Schedule is flexible depending on my free time and availability. Currently I have a goal of resuming the import by July 1, 2019.

Import Data

Data Source: http://openac-alcogis.opendata.arcgis.com/datasets/allegheny-county-building-footprint-locations

The data contains accurate building footprints for all of Allegheny County, plus a small buffer around it. It contains approximately 500,000 buildings!

Data License

I previously emailed the county government for permission to use this data in 2017, but the data has changed since. I will ask for permission again before importing, just to be safe.

Type of License:

ODbL Compliance Verified:

OSM Data Files

Will be available once I undertake the task of processing the data.

Import Type

A one-time import, with data merged into OSM via JOSM.

Data Issues

Our data is good but not perfect. Most building are traced accurately and neatly, while a small fraction are missing. There are also minor instances of invalid geometries.

Position Offset

The building have a small offset with respect to Bing imagery. I originally believed this offset was variable but now suspect that it's generally constant because every zone I imported required roughly the same correction when imagery was from the same source. Last time, I left the offset in the data and asked editors to fix the offset in JOSM, which worked out poorly. Often, contributors forgot to fix it. This time, I will rectify the offset in the processing stage as much as possible.

Cut-Off Buildings

Our dataset extends slightly beyond the borders of Allegheny county, which is a small bonus. On the other hand, the data cuts off at the edges in an inconvenient manner: If a building straddles the edge of the data coverage, it's just cut in half. These cut-off buildings only occur right at the edge of the area and they're a tiny fraction of the total import. Before making the data available to the community in OSM Tasking Manager, I will go manually remove the bad buildings in JOSM. This is practical because the buildings are in known locations and small in number.

Data Warnings

A small fraction of imported buildings create warnings or errors in JOSM when validated. The causes include self-intersecting ways and overlapping nodes. To counter this, I will ask all contributors to validate the import data layer in JOSM and fix all warnings and errors before adding it to OSM.

Out of Date Data

In some places the government data is out of date, even older than aerial imagery. Recently demolished or constructed buildings aren't up to date. This mostly manifests itself in declining urban areas where buildings in disrepair have been torn down, and in wealthy suburban areas where new housing is being put up. We will mitigate this by asking contributors not to import anything that contradicts satellite imagery.

Data Preparation

The data preparation method will be similar to the old import.

Tagging Plans

The data only contains two useful attributes: The shape of the buildings and the building type: residential, unknown, outbuilding, industrial/commerical, or public building. We will translate the tags in the same way as the old import. Residential and industrial commercial are mostly compatible with our definition of these terms, but I don't think outbuilding or public building fit into our tagging scheme. Thus, I will leave those as building=yes just like unknown buildings. Here's the tagging scheme:

FEATURECOD Government Tag OSM Tag
210 Residential building=residential
NULL, 200, 250 or 295 Unknown building=yes
240 Outbuilding building=yes
220 Industrial/Commercial building=commercial
230 Public building=yes

Changeset Tags

Add source=Allegheny County GIS, as well as a hashtag in changeset comments.

Data Transformation

This is a thorough description of how I prepared that data for import. I tried to make it detailed enough that someone could reproduce my work if they wanted.

Necessary Software

I did this on a PC running Ubuntu 18.10, some adaptations might be needed for other platforms.

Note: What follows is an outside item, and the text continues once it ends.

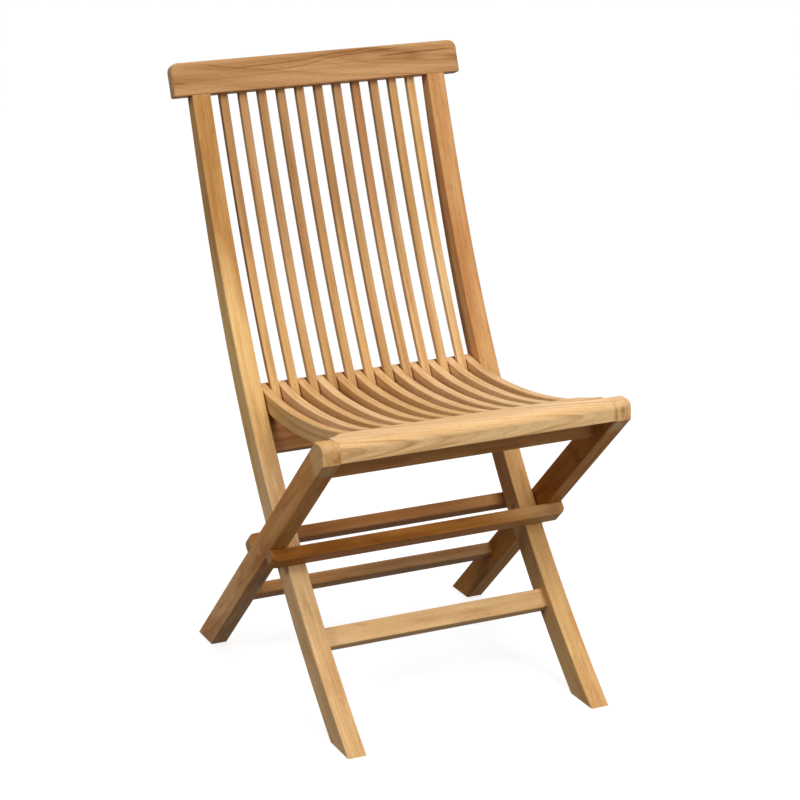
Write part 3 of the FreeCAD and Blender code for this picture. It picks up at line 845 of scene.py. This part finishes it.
@dataclass
class LegFrame:
    """Crossing legs with their bars, stretcher and top rail."""

    left_leg: Cut = Cut(Tone.FAWN, Tone.SIENNA, figure=0.9, turn=0.42, run=0.15, tip=Tone.PALE,
                        stain=0.7)
    # Partly the leg's own tone and partly painted shade: COPPER is darkened and saturated for its inner
    # face in the seat's shade.
    right_leg: Cut = Cut(Tone.COPPER, Tone.COPPER, lean=0.03, figure=1.2, tip=Tone.STRAW, stain=0.5)
    # Partly the bar's own tone and partly painted shade: AMBER over most of its length is darkened and
    # saturated for the seat's shade on it.
    front_stop_bar: Cut = Cut(Tone.AMBER, Tone.WHEAT, turn=0.82, run=0.18, stain=0.3)
    rear_cross_bar: Cut = plain_cut(Tone.TAWNY, lean=0.01)
    rear_stretcher: Cut = Cut(Tone.HAZEL, Tone.HONEY, lean=0.01, stain=0.6)
    leg_top_rail: Cut = plain_cut(Tone.TAWNY)
    plugs: Cut = plain_cut(Tone.HAZEL)

    def dress(self) -> None:
        """Finish the wood and the pins of the legs."""
        legs = {"left_leg": self.left_leg, "right_leg": self.right_leg}
        bars = {
            "front_stop_bar": self.front_stop_bar,
            "rear_cross_bar": self.rear_cross_bar,
            "rear_stretcher": self.rear_stretcher,
            "leg_top_rail": self.leg_top_rail,
        }
        WoodGroup(legs, GrainRun.RISING_FRONT).dress()
        WoodGroup(bars, GrainRun.ACROSS).dress()
        PlugGroup(plug_hosts("leg"), GrainRun.RISING_FRONT, self.plugs).dress()
        SteelGroup(both_sides("seat_pin")).dress()


@dataclass
class Seat:
    """Slatted seat between its two rails."""

    front_rail: Cut = Cut(Tone.STRAW, Tone.STRAW, lean=0.14, figure=1.1, streaks=0.15,
                          arch=(70.0, 0.010))
    rear_rail: Cut = plain_cut(Tone.TAWNY)
    slat_lean: float = 0.015
    slat_figure: float = 0.8
    slat_tones: tuple[Tone, ...] = (
        Tone.PALE, Tone.STRAW, Tone.PALE, Tone.STRAW, Tone.PALE, Tone.PALE,
        Tone.PALE, Tone.STRAW, Tone.STRAW, Tone.STRAW, Tone.STRAW, Tone.STRAW)

    def dress(self) -> None:
        """Finish the wood of the seat."""
        rails = {"seat_front_rail": self.front_rail, "seat_rear_rail": self.rear_rail}
        slats = [plain_cut(tone, self.slat_lean, self.slat_figure) for tone in self.slat_tones]
        WoodGroup(rails, GrainRun.ACROSS).dress()
        WoodGroup(numbered("seat_slat", slats), GrainRun.LEVEL, bent=True).dress()


@dataclass(frozen=True)
class Lamp:
    """Soft square lamp that faces the middle of the chair."""

    name: str
    place: Point
    size: float
    power: float

    def hang(self, towards: Vector) -> None:
        """Hang the lamp.

        Args:
            towards: Point that the lamp faces.
        """
        light = bpy.data.lights.new(self.name, "AREA")
        light.size = self.size
        light.energy = self.power
        lamp = bpy.data.objects.new(self.name, light)
        bpy.context.scene.collection.objects.link(lamp)
        lamp.location = self.place
        lamp.rotation_euler = (towards - lamp.location).to_track_quat("-Z", "Y").to_euler()
        log.info("%s: %d W", self.name, self.power)


@dataclass
class Studio:
    """White floor and air, soft light from above and in front, and the camera."""

    floor_size: float = 30.0
    floor_drop: float = 0.0005
    floor_colour: Colour = (0.07, 0.07, 0.07)
    floor_near: Colour = (0.34, 0.34, 0.34)
    floor_far: Colour = (0.02, 0.02, 0.02)
    floor_glow: Reach = (0.84, 1.0)
    shadow_reach: Reach = (0.5, 1.7)
    air_colour: Colour = (1.0, 1.0, 1.0)
    air_light: Reach = (0.10, 1.0)
    focal_length: float = 110.19
    sensor: float = 36.0
    clip_end: float = 100.0
    azimuth: float = -23.6771
    elevation: float = 16.6886
    roll: float = -1.2018
    distance: float = 3.40233
    aim: Point = (-0.0473371, -0.1254700, 0.4500000)
    middle: Point = (0.0, 0.0, 0.4)
    lamps: tuple[Lamp, ...] = (
        Lamp("key_lamp", (0.6, -2.9, 4.0), 2.5, 123),
        Lamp("sky_lamp", (0.0, -0.5, 4.2), 3.0, 44),
        Lamp("front_lamp", (0.8, -2.4, 0.9), 1.6, 15),
        Lamp("side_lamp", (-3.8, -1.2, 2.9), 1.6, 68),
        Lamp("back_lamp", (1.6, 3.4, 2.2), 2.0, 34),
    )

    def floor(self) -> None:
        """Lay a floor that looks white and still shows the chair's soft shadow."""
        half = self.floor_size / 2
        corners = [(-half, -half, 0), (half, -half, 0), (half, half, 0), (-half, half, 0)]
        mesh = bpy.data.meshes.new("studio_floor")
        mesh.from_pydata(corners, [], [(0, 1, 2, 3)])
        mesh.materials.append(self._floor_material())
        floor = bpy.data.objects.new("studio_floor", mesh)
        bpy.context.scene.collection.objects.link(floor)
        floor.location.z = -self.floor_drop

    def _floor_material(self) -> bpy.types.Material:
        """Matte floor with a glow that only the camera, metal and glass see.

        Returns:
            The finished material.
        """
        cover = bpy.data.materials.new("studio_floor")
        bench = NodeBench(cover)
        seen = bench.seen_rays()
        place = bench.add("ShaderNodeTexCoord").outputs["Object"]
        distance = bench.vector("DISTANCE", place, (0.0, 0.0, 0.0)).outputs[1]
        far = bench.span(distance, self.shadow_reach)
        shown = bench.blend(far, paint(self.floor_near), paint(self.floor_far))
        matte = bench.add("ShaderNodeBsdfDiffuse")
        bench.feed(matte, Color=bench.blend(seen, paint(self.floor_colour), shown))
        bright = bench.span(distance, self.shadow_reach, self.floor_glow)
        glow = bench.add("ShaderNodeEmission")
        bench.feed(glow, Strength=bench.math("MULTIPLY", seen, bright))
        both = bench.add("ShaderNodeAddShader")
        bench.feed(both, in0=matte.outputs[0], in1=glow.outputs[0])
        bench.finish("ShaderNodeOutputMaterial", both)
        return cover

    def air(self) -> None:
        """Weak even light all round, which looks white to the eye and in polished pieces."""
        world = bpy.data.worlds.new("studio_air")
        bpy.context.scene.world = world
        bench = NodeBench(world)
        strength = bench.span(bench.seen_rays(), RISING, self.air_light)
        light = bench.add("ShaderNodeBackground")
        bench.feed(light, Color=paint(self.air_colour), Strength=strength)
        bench.finish("ShaderNodeOutputWorld", light)

    def camera(self) -> None:
        """Set up the camera at the photograph's viewing angle."""
        data = bpy.data.cameras.new("photo_view")
        data.lens = self.focal_length
        data.sensor_width = self.sensor
        data.clip_end = self.clip_end
        camera = bpy.data.objects.new("photo_view", data)
        bpy.context.scene.collection.objects.link(camera)
        turn, tilt, roll = (math.radians(angle) for angle in (self.azimuth, self.elevation, self.roll))
        back = Vector((math.sin(turn) * math.cos(tilt), -math.cos(turn) * math.cos(tilt), math.sin(tilt)))
        level = Vector((math.cos(turn), math.sin(turn), 0))
        above = back.cross(level)
        right = level * math.cos(roll) + above * math.sin(roll)
        up = above * math.cos(roll) - level * math.sin(roll)
        pose = Matrix((right, up, back)).transposed().to_4x4()
        pose.translation = Vector(self.aim) + back * self.distance
        camera.matrix_world = pose
        bpy.context.scene.camera = camera

    def build(self) -> None:
        """Build the whole studio."""
        bpy.context.scene.view_settings.view_transform = "Standard"
        self.floor()
        self.air()
        for lamp in self.lamps:
            lamp.hang(Vector(self.middle))
        self.camera()
        log.info("studio: floor, air, %d lamps and the camera", len(self.lamps))


def main() -> None:
    """Dress the chair, light it and set up the camera."""
    logging.basicConfig(level=logging.INFO, format="%(message)s")
    for assembly in (BackFrame(), LegFrame(), Seat()):
        assembly.dress()
        log.info("%s is dressed", type(assembly).__name__)
    Studio().build()


if __name__ == "__main__":
    main()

QGIS, ogr2osm, JOSM, osmconvert

Gather Sources

Download the building footprints for Pennsylvania and unzip the zip file. Now you can inspect the shapefile in QGIS. Also download my GitHub repository, which contains several files I created.

Conversion to OSM Format

Now we need to convert the buildings shapefile to OSM format. We can do this with the ogr2osm utility, using the translation file I wrote:

./ogr2osm.py -t ./allegheny-translation.py "./building footprints/Allegheny_County_Building_Footprint_Locations.shp" -o "allegheny county buildings.osm"

Be advised that this command takes several minutes to run and requires around 4 GiB free RAM. After the conversion, you can open the resulting OSM file in JOSM given sufficient RAM (about 2 GiB).

Data Merge Workflow

Not done yet. Will probably resemble the previous import.

Current Status

This project is in the early planning phases. I still have to document it, process the data, and get community approval.